Beneath this instruction is a block of data; output from it exactly the lines that run from the one containing "Keep writing the" through the one containing "return both_sides([(Vector((x, ARCH_TOP_Y, z)), UP)])", inclusive.
# START OF Source records
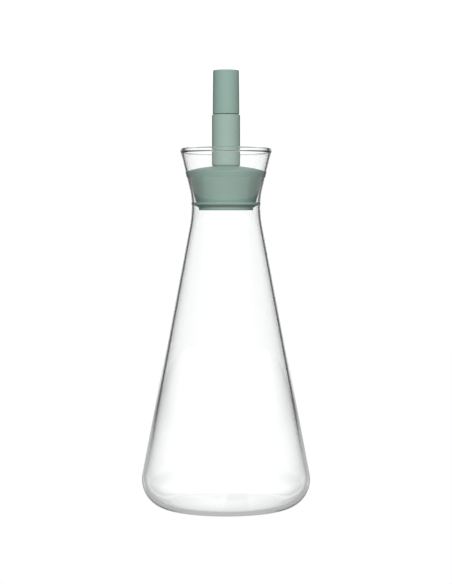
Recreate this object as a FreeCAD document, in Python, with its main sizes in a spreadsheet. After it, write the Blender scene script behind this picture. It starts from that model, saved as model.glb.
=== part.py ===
import FreeCAD, Part
import Sketcher
import math
import os
import re

# An oil cruet: a thin blown glass flask, a soft stopper wedged in its flared mouth,
# a straight pouring spout held in the stopper, and a cap pushed over the spout's nozzle.
# Every piece is turned about the Z axis, and the flask stands on z = 0.
# Lengths are in millimetres and angles in degrees.
SIZES = {
    # flask
    "body_radius": 43.5,          # widest point, low on the side
    "corner_radius": 14.8,        # outside round between the side and the base
    "neck_radius": 17.9,          # outside of the narrowest point
    "neck_height": 156.3,         # narrowest point above the base
    "shoulder_round": 59.5,       # hollow curve between the side and the neck
    "flare_round": 35.4,          # hollow curve between the neck and the mouth
    "flare_angle": 13.6,          # lean of the straight mouth
    "mouth_height": 29.5,         # rim above the neck
    "rim_radius": 1.15,           # section of the fire-polished rim
    "rim_blend": 0.5,             # round where the rim runs into the inside wall
    "wall": 1.2,                  # glass in the side, neck and mouth
    "floor_thickness": 2.0,       # glass in the base
    "heel_thickness": 1.8,        # inside round of the corner is smaller by this
    # stopper
    "stopper_fit": 0.1,           # gap between the stopper and the glass
    "stopper_height": 18.6,       # edge of the stopper's top above the neck
    "dome_rise": 1.6,             # seat of the spout above that edge
    "dome_edge_round": 2.5,       # soft outer edge of the top
    "fin_height": 2.1,            # top of the sealing fin above the neck
    "fin_edge": 0.8,              # fin's thickness at the glass
    "fin_reach": 2.7,             # fin's edge beyond the skirt below it
    "fin_slope": 40.0,            # lean of the fin's underside
    "skirt_depth": 2.4,           # underside of the stopper below the neck
    "skirt_round": 0.5,           # lower edge of the skirt
    "recess_depth": 3.0,          # moulded hollow in the underside
    "recess_wall": 2.0,           # skirt and collar on each side of that hollow
    # spout
    "stem_radius": 4.6,           # held inside the stopper
    "stem_fit": 0.05,             # gap between the stem and the stopper
    "stem_setback": 0.8,          # stem's end above the stopper's underside
    "sleeve_radius": 7.3,
    "sleeve_length": 26.4,
    "foot_round": 1.1,            # lower edge of the sleeve
    "lip_round": 0.4,             # upper edge of the sleeve
    "nozzle_radius": 4.0,         # at its root
    "tip_radius": 3.2,            # at its tip
    "nozzle_length": 13.0,
    "pour_radius": 1.8,           # channel right through the spout
    # cap
    "cap_radius": 6.9,            # at the open end
    "cap_top_radius": 6.7,
    "cap_length": 22.5,
    "cap_gap": 0.3,               # open joint between the cap and the sleeve
    "cap_fit": 0.15,              # gap between the cap's bore and the nozzle
    "cap_top_round": 0.5,
    "cap_lip_round": 0.3,
}

doc = FreeCAD.newDocument("oil_cruet")
sheet = doc.addObject("Spreadsheet::Sheet", "Sizes")
for row, (alias, number) in enumerate(SIZES.items(), start=1):
    sheet.set("A%d" % row, alias)
    sheet.set("B%d" % row, str(number))
    sheet.setAlias("B%d" % row, alias)
doc.recompute()


def bound(formula):
    """The formula with each size's name read from the sheet."""
    return re.sub(r"[a-z]\w+", lambda m: "Sizes." + m[0] if m[0] in SIZES else m[0], formula)


def value(formula):
    """What a formula of sizes comes to now."""
    return float(sheet.evalExpression(bound(formula)))


def add(*terms):
    """One formula that is the sum of the terms."""
    return " + ".join("(%s)" % term for term in terms)


class Section:
    """The drawn half of a turned piece: x is the distance from the axis, y the height."""

    ORIGIN = (-1, 1)
    AXIS = -2

    def __init__(self, body, name):
        self.sketch = body.newObject("Sketcher::SketchObject", name)
        plane = next(f for f in body.Origin.OriginFeatures if f.Role == "XZ_Plane")
        self.sketch.AttachmentSupport = (plane, [""])
        self.sketch.MapMode = "FlatFace"

    def line(self, start, end):
        return self.sketch.addGeometry(Part.LineSegment(vector(start), vector(end)), False)

    def arc(self, centre, radius, first, last):
        """The arc runs anticlockwise, from point 1 at the first angle to point 2."""
        circle = Part.Circle(vector(centre), FreeCAD.Vector(0, 0, 1), radius)
        span = math.radians(first), math.radians(last)
        return self.sketch.addGeometry(Part.ArcOfCircle(circle, *span), False)

    def rule(self, kind, *where):
        self.sketch.addConstraint(Sketcher.Constraint(kind, *where))

    def size(self, kind, *where, formula):
        """A dimension that follows the sheet."""
        start = value(formula)
        if kind == "Angle":
            start = math.radians(start)
        index = self.sketch.addConstraint(Sketcher.Constraint(kind, *where, start))
        self.sketch.setExpression("Constraints[%d]" % index, bound(formula))

    def place(self, curve, point, radius=None, height=None):
        """Hold a point of a curve at its distance from the axis and its height."""
        if radius is not None:
            self.size("DistanceX", *self.ORIGIN, curve, point, formula=radius)
        if height is not None:
            self.size("DistanceY", *self.ORIGIN, curve, point, formula=height)

    def run(self, corners):
        """Straight lines from corner to corner, each given as (radius, height) formulas."""
        points = [(value(radius), value(height)) for radius, height in corners]
        lines = [self.line(start, end) for start, end in zip(points, points[1:])]
        for line, following in zip(lines, lines[1:]):
            self.rule("Coincident", line, 2, following, 1)
        for line, (radius, height) in zip(lines, corners):
            self.place(line, 1, radius, height)
        self.place(lines[-1], 2, *corners[-1])
        return lines

    def outline(self, corners):
        """A closed run of lines."""
        lines = self.run(corners)
        closing = self.line(*[(value(radius), value(height)) for radius, height in (corners[-1], corners[0])])
        self.rule("Coincident", lines[-1], 2, closing, 1)
        self.rule("Coincident", closing, 2, lines[0], 1)

    def turn(self, body, name):
        """Turn the section once round the axis."""
        turned = body.newObject("PartDesign::Revolution", name)
        turned.Profile = self.sketch
        turned.ReferenceAxis = (self.sketch, ["V_Axis"])
        turned.Angle = 360
        body.Tip = turned
        doc.recompute()
        return turned


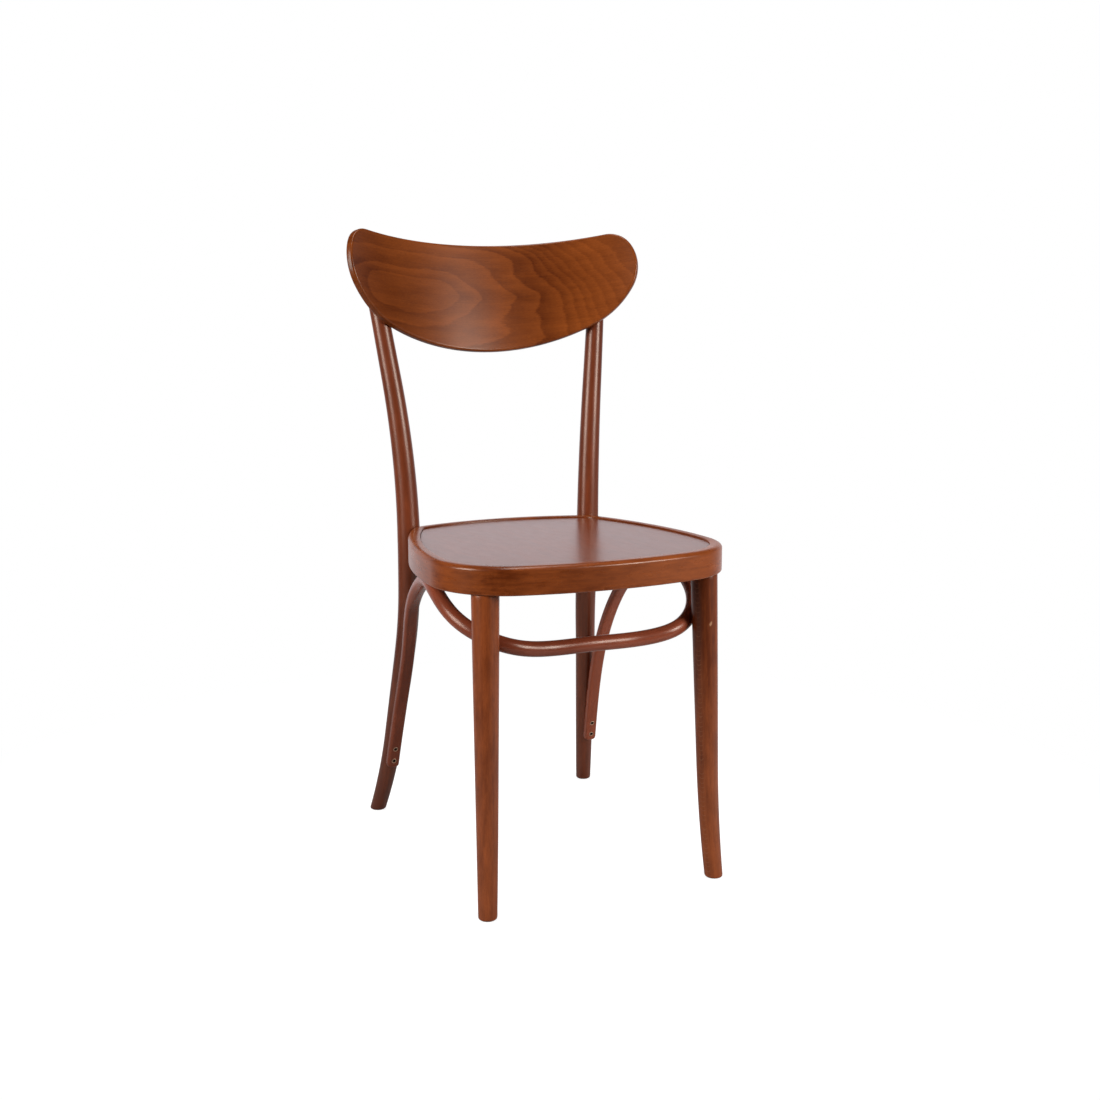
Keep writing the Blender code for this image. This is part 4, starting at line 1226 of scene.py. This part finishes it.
def screw_shape(length):
    # Radius, depth, and a value that runs from dirt and painted shade in the socket to wear and a
    # painted glint on the head's rim
    rows = (
        (SOCKET_RADIUS, SOCKET_DEPTH, 0),
        (SOCKET_RADIUS, 0.0006, 0),
        (SOCKET_RADIUS + 0.0001, 0.0004, 0.3),
        (SCREW_HEAD - 0.0012, 0.0003, 0.5),
        (SCREW_HEAD - 0.0008, 0.0001, 1),
        (SCREW_HEAD - 0.0003, 0, 1),
        (SCREW_HEAD, 0.0002, 1),
        (SCREW_HEAD, SCREW_RIM, 0.6),
        (SCREW_SHANK, SCREW_RIM + SCREW_CONE, 0.5),
        (SCREW_SHANK, length - SCREW_POINT, 0.5),
        (SCREW_TIP, length, 0.5),
    )
    profile, wear = [row[:2] for row in rows], [row[2] for row in rows]
    return turned("screw_shape", (0, 0, 0), UP, profile, 24, (0, 1), wear)


def screw_holes(kind, places, length):
    head, shank = SCREW_HEAD + GAP, SCREW_SHANK + GAP
    rows = [(head, -SCREW_ROOM), (head, SCREW_RIM), (shank, SCREW_RIM + SCREW_CONE)]
    rows.append((shank, length + DRILL_SPARE))
    return [turned(kind + "_screw_hole", point, way, rows) for point, way in places]


def both_sides(places):
    return [(mirrored(p, side), mirrored(d, side)) for side, _ in SIDES for p, d in places]


def strap_screw_places():
    places = [strap_point(z) for z in STRAP_SCREW_Z]
    return both_sides([(point - back * (STRAP_THICKNESS / 2), back) for point, back in places])


def front_screw_places():
    toward = -touch_direction()
    return both_sides([(front_touch() - toward * (ROD_RADIUS - SCREW_SUNK), toward)])


def arch_screw_places():
    x = edge_at_y(ARCH_TOP_Y) - ARCH_INSET
    z = RING_BOTTOM - GAP - 2 * ROD_RADIUS + ARCH_FLAT + SCREW_SUNK
    return both_sides([(Vector((x, ARCH_TOP_Y, z)), UP)])


def back_screw_places():
    """Heads on the posts' backs and the way into the shell, with the screw's length."""
    top, _, back = back_frame()
    places = []
    for z in BACK_SCREW_Z:
        post = Vector((*rear_leg_axis(z), z))
        x, sunk = post.x, (post - top).dot(back) + BACK_RADIUS
        angle = atan2(x, sunk)
        out = Vector((sin(angle), 0, 0)) + back * cos(angle)
        places.append((post + out * (rear_leg_radius(z) - SCREW_SUNK), -out))
    reach = x * sin(angle) + sunk * cos(angle) + rear_leg_radius(z)
    return both_sides(places), reach - BACK_RADIUS - BACK_THICKNESS + BACK_SCREW_BITE


def bolt_face(side):
    x, y = ring_place(REAR_LEG_HEADING, RING_WIDTH - SPOT_FACE_DEPTH)
    nx, ny = inward(REAR_LEG_HEADING)
    return Vector((side * x, y, RING_BOTTOM + BOLT_Z)), Vector((side * -nx, -ny, 0))


def ring_section():
    """The ring's outline, in from its outer face and up: outer side, rim, rebate, inner side."""
    rim = RIM_WIDTH - RIM_CREST
    wall = RING_DEPTH - RING_EDGE - RIM_DROP
    floor_z = SEAT_HEIGHT - PANEL_RECESS - PANEL_THICKNESS - GAP
    return (
        [(RING_EDGE * off, RING_BOTTOM + RING_EDGE * rise) for rise, off in quarter(8)]
        + [(0, RING_BOTTOM + RING_EDGE + wall * i / 8) for i in range(1, 8)]
        + [(rim * off, SEAT_HEIGHT - RIM_DROP * drop) for off, drop in quarter(20)]
        + [(RIM_WIDTH - back, SEAT_HEIGHT - down) for back, down in RIM_ARRIS]
        + [(RIM_WIDTH, floor_z), (RING_WIDTH, floor_z)]
        + [(RING_WIDTH - back, RING_BOTTOM + rise) for back, rise in RING_INNER_EDGE]
        + [(RING_EDGE * 2, RING_BOTTOM)]
    )


def make_seat(tree, finishes, arch_holes):
    path = ring_frame()
    centres = [p for p, _ in path]
    along = lengths(centres + centres[:1])
    spine = path_line(
        "ring_path", centres, [n for _, n in path], [UP] * len(path), along[:-1], closed=True
    )
    section = section_line("ring_section", ring_section())
    ring = carry("seat_frame", tree, spine, section, finishes["ring"], ends=False)
    clear(section)
    r = BOLT_SHANK + GAP
    rows = [(SPOT_FACE_RADIUS, -SPOT_FACE_ROOM), (SPOT_FACE_RADIUS, 0), (r, 0)]
    rows.append((r, BOLT_LENGTH + DRILL_SPARE))
    bolt_holes = [turned("bolt_hole_" + word, *bolt_face(side), rows) for side, word in SIDES]
    cut(ring, *arch_holes, *bolt_holes)
    close_seam(ring.data, along[-1])
    hold(ring, ["seat_ring"])

    inset = RIM_WIDTH + GAP
    top = SEAT_HEIGHT - PANEL_RECESS
    rows = [(inset, top - PANEL_THICKNESS)]
    rows += [(inset + PANEL_EDGE * off, top - PANEL_EDGE * drop) for off, drop in quarter(4)]
    rows.append((inset + PANEL_EDGE * 2, top))
    bm = bmesh.new()
    skin(bm, [outline(offset, z) for offset, z in rows])
    panel = from_bmesh("seat_board", bm)
    smooth(panel.data)
    note_grain(panel.data, vectors(panel.data.vertices, "co")[:, [0, 2, 1]])
    hold(panel, ["seat_panel"], finishes["panel"])
    return bolt_holes


def make_brace(tree, finishes, holes):
    section = brace_sections()
    rod = carry("bent_brace", tree, brace_line(), section, finishes["brace"])
    bm = bmesh.new()
    bmesh.ops.create_cube(bm, size=1)
    bmesh.ops.scale(bm, verts=bm.verts, vec=ARCH_CUTTER)
    middle = RING_BOTTOM - GAP + ARCH_CUTTER[2] / 2
    bmesh.ops.translate(bm, verts=bm.verts, vec=(0, ARCH_TOP_Y, middle))
    flat = from_bmesh("arch_flat", bm)
    cut(rod, flat, *holes)
    clear(section, flat)
    hold(rod, ["brace_hoop"])


def make_legs(tree, finishes, front_holes, rear_holes):
    section = round_section()
    bm = bmesh.new()
    skin(bm, [outline(-GAP, z) for z in (RING_BOTTOM - GAP, SEAT_HEIGHT + GAP)])
    ring_space = from_bmesh("ring_space", bm)
    shell_space = shell("shell_space", 0, GAP, 60, 2)
    strap_section = brace_sections(GAP)
    wood = finishes["rear"]
    strap_space = carry("strap_space", tree, brace_line(STRAP_SEAT_Z), strap_section, wood)
    for (side, word), front_hole, rear in zip(SIDES, front_holes, rear_holes):
        top = RING_BOTTOM - GAP
        path = leg_path(front_leg_axis, front_leg_radius, side, top, SHOULDER_EDGE, 3)
        shift = FRONT_BLANK_SHIFT * side
        leg = carry("turned_leg_" + word, tree, path, section, finishes["front"], shift)
        cut(leg, front_hole)
        hold(leg, ["front_leg_" + word])

        path = leg_path(rear_leg_axis, rear_leg_radius, side, POST_TOP_Z, POST_ROUNDING, 8)
        post = carry("bent_post_" + word, tree, path, section, wood, REAR_BLANK_SHIFT * side)
        cut(post, ring_space, shell_space, strap_space, *rear)
        hold(post, ["rear_leg_" + word])
        strap_space.data.transform(MIRROR_X)
        strap_space.data.flip_normals()
    clear(section, strap_section, ring_space, shell_space, strap_space)


def make_bolts(finish):
    bolts, washers = bmesh.new(), bmesh.new()
    far = -GAP - WASHER_THICKNESS
    under, r = far - GAP, BOLT_SHANK + GAP
    top = under - BOLT_HEAD_HEIGHT
    rows = [
        *[(BOLT_HEAD * share, top + down) for share, down in BOLT_CROWN],
        (BOLT_HEAD, under),
        (BOLT_SHANK, under),
        (BOLT_SHANK, BOLT_LENGTH - BOLT_POINT),
        (BOLT_SHANK - BOLT_POINT, BOLT_LENGTH),
    ]
    section = ((r, -GAP), (WASHER_RADIUS, -GAP), (WASHER_RADIUS, far), (r, far))
    for side, _ in SIDES:
        face, out = bolt_face(side)
        # The last values run from dirt and painted shade low to wear and a painted glint on the
        # crown's edge
        lathe(bolts, face, out, rows, 24, (2, 3), (0.5, 0.8, 1, 0.7, 0.4, 0.4, 0.4))
        across = out.cross(UP)
        turns = [across * cos(a) + UP * sin(a) for a in circle(FIT_SIDES)]
        rings = [[face + out * deep + turn * wide for turn in turns] for wide, deep in section]
        skin(washers, rings, closed=True, wear=(0.3, 0.6, 0.9, 0.3))
    groups = (("hex_bolts", bolts, "seat_bolt_"), ("washers", washers, "seat_bolt_washer_"))
    for name, bm, node in groups:
        obj = settle(from_bmesh(name, bm), METAL_ANGLE)
        hold(obj, [node + word for _, word in SIDES], finish)


def build():
    tree, setter = carrying_tree(), setting_tree()
    finishes = {
        "ring": stained_beech("ring_beech", (0.212, 0.046, 0.0085), gloss=0.25, mark=ring_marks),
        "panel": stained_beech("panel_beech", (0.165, 0.031, 0.0075), "panel", contrast=0.5),
        "front": stained_beech("front_leg_beech", (0.222, 0.048, 0.0108), mark=front_leg_marks),
        "rear": stained_beech(
            "post_beech", (0.15, 0.03, 0.009), contrast=0.7, mark=post_marks, level=0.68
        ),
        "back": stained_beech("back_beech", (0.166, 0.036, 0.0054), "veneer", 0.27, level=0.36),
        "brace": stained_beech(
            "brace_beech", (0.262, 0.059, 0.026), gloss=0.25, contrast=0.5, mark=post_marks
        ),
        "screw": plated_metal(
            "plated_screw", (0.14, 0.065, 0.04, 1), (0.62, 0.4, 0.27, 1),
            (0.045, 0.022, 0.014, 1), 0.42,
        ),
        "bolt": plated_metal(
            "zinc_bolt", (0.5, 0.5, 0.49, 1), (0.68, 0.68, 0.67, 1),
            (0.1, 0.09, 0.08, 1), 0.28,
        ),
    }

    # Each kind of screw: its places, its length, and its nodes' names before the side's word
    screws = {
        "strap": (strap_screw_places(), STRAP_SCREW_LENGTH, "strap_screw_lower strap_screw_upper"),
        "front": (front_screw_places(), FRONT_SCREW_LENGTH, "brace_front_screw"),
        "arch": (arch_screw_places(), ARCH_SCREW_LENGTH, "brace_arch_screw"),
        "back": (*back_screw_places(), "backrest_screw_lower backrest_screw_upper"),
    }
    holes = {kind: screw_holes(kind, *places[:2]) for kind, places in screws.items()}
    strap, front, arch, back = holes.values()

    bolt = make_seat(tree, finishes, arch)
    make_brace(tree, finishes, strap + front + arch)
    rear = (strap[:2] + back[:2] + bolt[:1], strap[2:] + back[2:] + bolt[1:])
    make_legs(tree, finishes, front, rear)
    veneer = shell("veneered_shell", BACK_EDGE)
    cut(veneer, *back)
    note_grain(veneer.data, flat_again(veneer.data))
    hold(veneer, ["backrest"], finishes["back"])
    clear(*strap, *front, *arch, *back, *bolt)

    for kind, (places, length, nodes) in screws.items():
        name, shape = kind + "_screws", screw_shape(length)
        obj = set_fasteners(name, setter, shape, places, finishes["screw"])
        hold(obj, [f"{node}_{word}" for _, word in SIDES for node in nodes.split()])
    make_bolts(finishes["bolt"])


build()
stage()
# END OF Source records
**Task answer:**
Keep writing the Blender code for this image. This is part 4, starting at line 1226 of scene.py. This part finishes it.
def screw_shape(length):
    # Radius, depth, and a value that runs from dirt and painted shade in the socket to wear and a
    # painted glint on the head's rim
    rows = (
        (SOCKET_RADIUS, SOCKET_DEPTH, 0),
        (SOCKET_RADIUS, 0.0006, 0),
        (SOCKET_RADIUS + 0.0001, 0.0004, 0.3),
        (SCREW_HEAD - 0.0012, 0.0003, 0.5),
        (SCREW_HEAD - 0.0008, 0.0001, 1),
        (SCREW_HEAD - 0.0003, 0, 1),
        (SCREW_HEAD, 0.0002, 1),
        (SCREW_HEAD, SCREW_RIM, 0.6),
        (SCREW_SHANK, SCREW_RIM + SCREW_CONE, 0.5),
        (SCREW_SHANK, length - SCREW_POINT, 0.5),
        (SCREW_TIP, length, 0.5),
    )
    profile, wear = [row[:2] for row in rows], [row[2] for row in rows]
    return turned("screw_shape", (0, 0, 0), UP, profile, 24, (0, 1), wear)


def screw_holes(kind, places, length):
    head, shank = SCREW_HEAD + GAP, SCREW_SHANK + GAP
    rows = [(head, -SCREW_ROOM), (head, SCREW_RIM), (shank, SCREW_RIM + SCREW_CONE)]
    rows.append((shank, length + DRILL_SPARE))
    return [turned(kind + "_screw_hole", point, way, rows) for point, way in places]


def both_sides(places):
    return [(mirrored(p, side), mirrored(d, side)) for side, _ in SIDES for p, d in places]


def strap_screw_places():
    places = [strap_point(z) for z in STRAP_SCREW_Z]
    return both_sides([(point - back * (STRAP_THICKNESS / 2), back) for point, back in places])


def front_screw_places():
    toward = -touch_direction()
    return both_sides([(front_touch() - toward * (ROD_RADIUS - SCREW_SUNK), toward)])


def arch_screw_places():
    x = edge_at_y(ARCH_TOP_Y) - ARCH_INSET
    z = RING_BOTTOM - GAP - 2 * ROD_RADIUS + ARCH_FLAT + SCREW_SUNK
    return both_sides([(Vector((x, ARCH_TOP_Y, z)), UP)])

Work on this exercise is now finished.